Selfishness and socialism

4 Jan

Excellent post by Chris Dillow giving some home truths to the left on the major obstacle confronting it. As he puts it (after quoting Socrates in his support):

…a just society requires a just people. Which we don’t have.

Or to be more specific:

The brute fact is that there is no public demand for liberal socialist policies. Voters don’t want worker ownership, a citizens’ basic income, a liberal immigration policy, steeper inheritance taxes or many other items on the left’s wish list. I’ll grant that there is some demand for higher taxes on the rich, but I fear this is arises less from socialist ideals than from the same motive as hostility towards paedophiles and immigrants – a hatred of people who are different.

Of course, some reading this will disagree vehemently that Dillow’s “wish list” would represent a “just society”, but his point still stands: it’s impossible to build a society like that unless the people in it want a society like that. And, by and large, people in western societies don’t want a society like that.

As Dillow goes on to point out, it’s no use telling people that they are stupid and blinded by the capitalist media, either. So if we want to build “a significantly better world” from “the crooked timber of our own humanity”, how can we go about it? As Dillow asks:

are there any social institutions which can use people’s imperfections – their selfishness, greed and stupidity – for beneficial purposes?

Because that’s what’s needed. And the answer is not a comfortable one for the left:

[H]erein lies yet another embarrassment for much of the left. There is indeed one such institution. It’s called the market.

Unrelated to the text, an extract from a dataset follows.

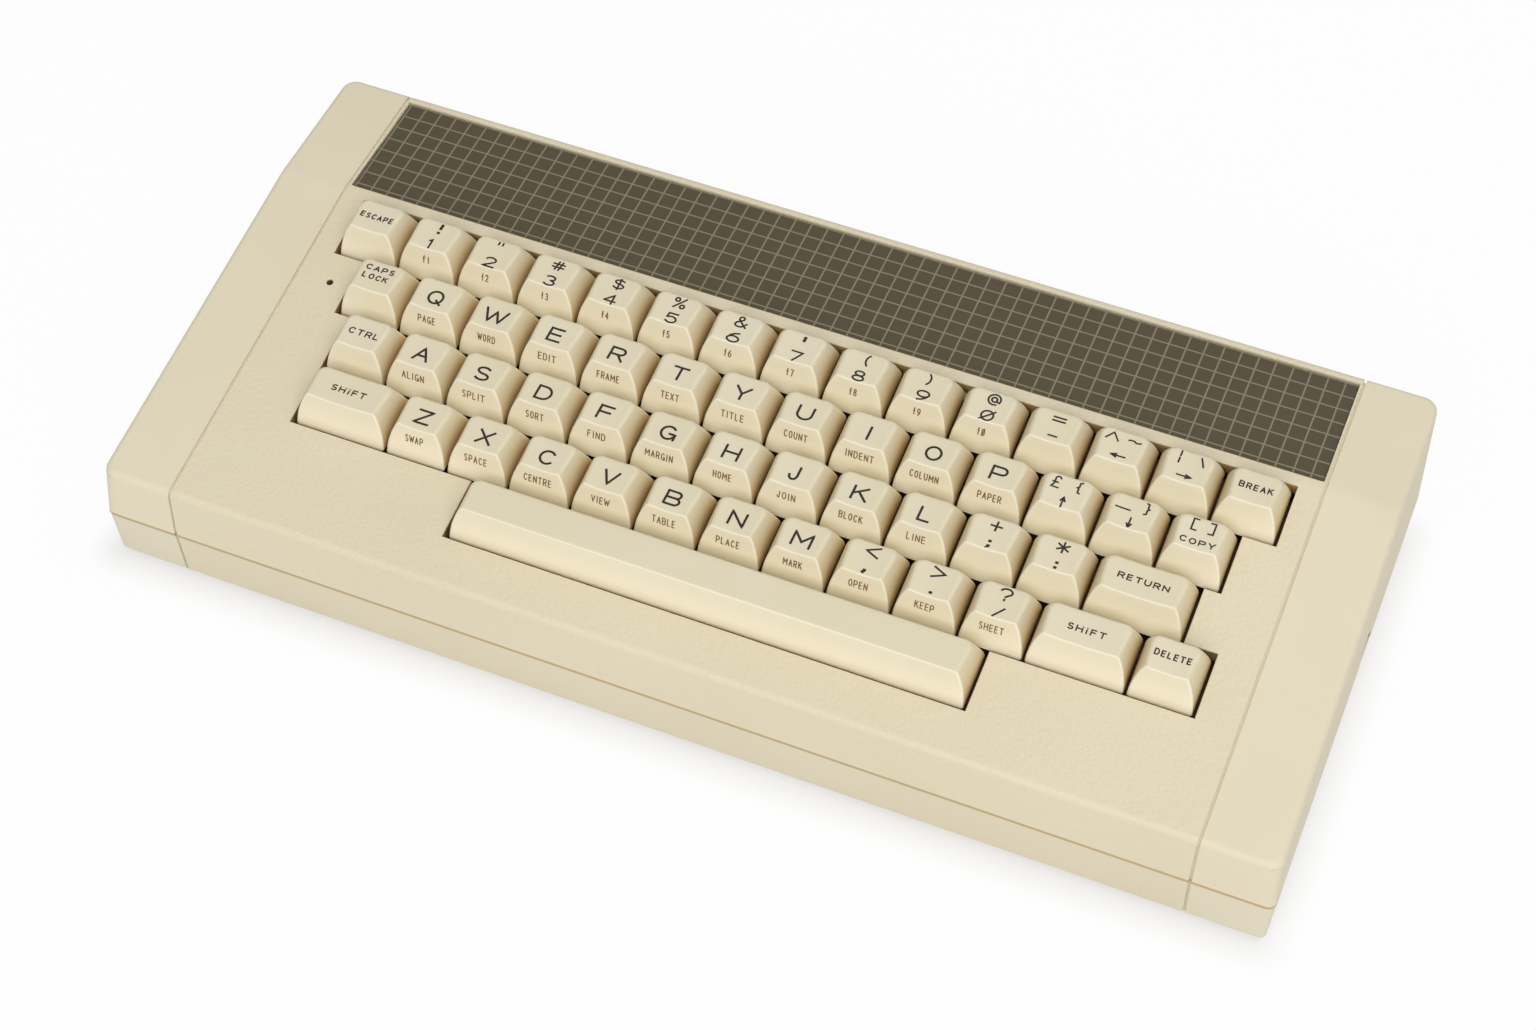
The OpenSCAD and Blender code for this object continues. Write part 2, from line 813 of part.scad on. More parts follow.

The left – so far – has not found anything to match it.

This is similar to the late G.A. Cohen’s argument, in his book Why Not Socialism?, that socialism is unachievable (at least at present) because of the lack of mechanisms as effective as the market – though Cohen sought mechanisms that would harness people’s instincts for community and altruism rather than (as does the market) harnessing their selfish desires for public benefits.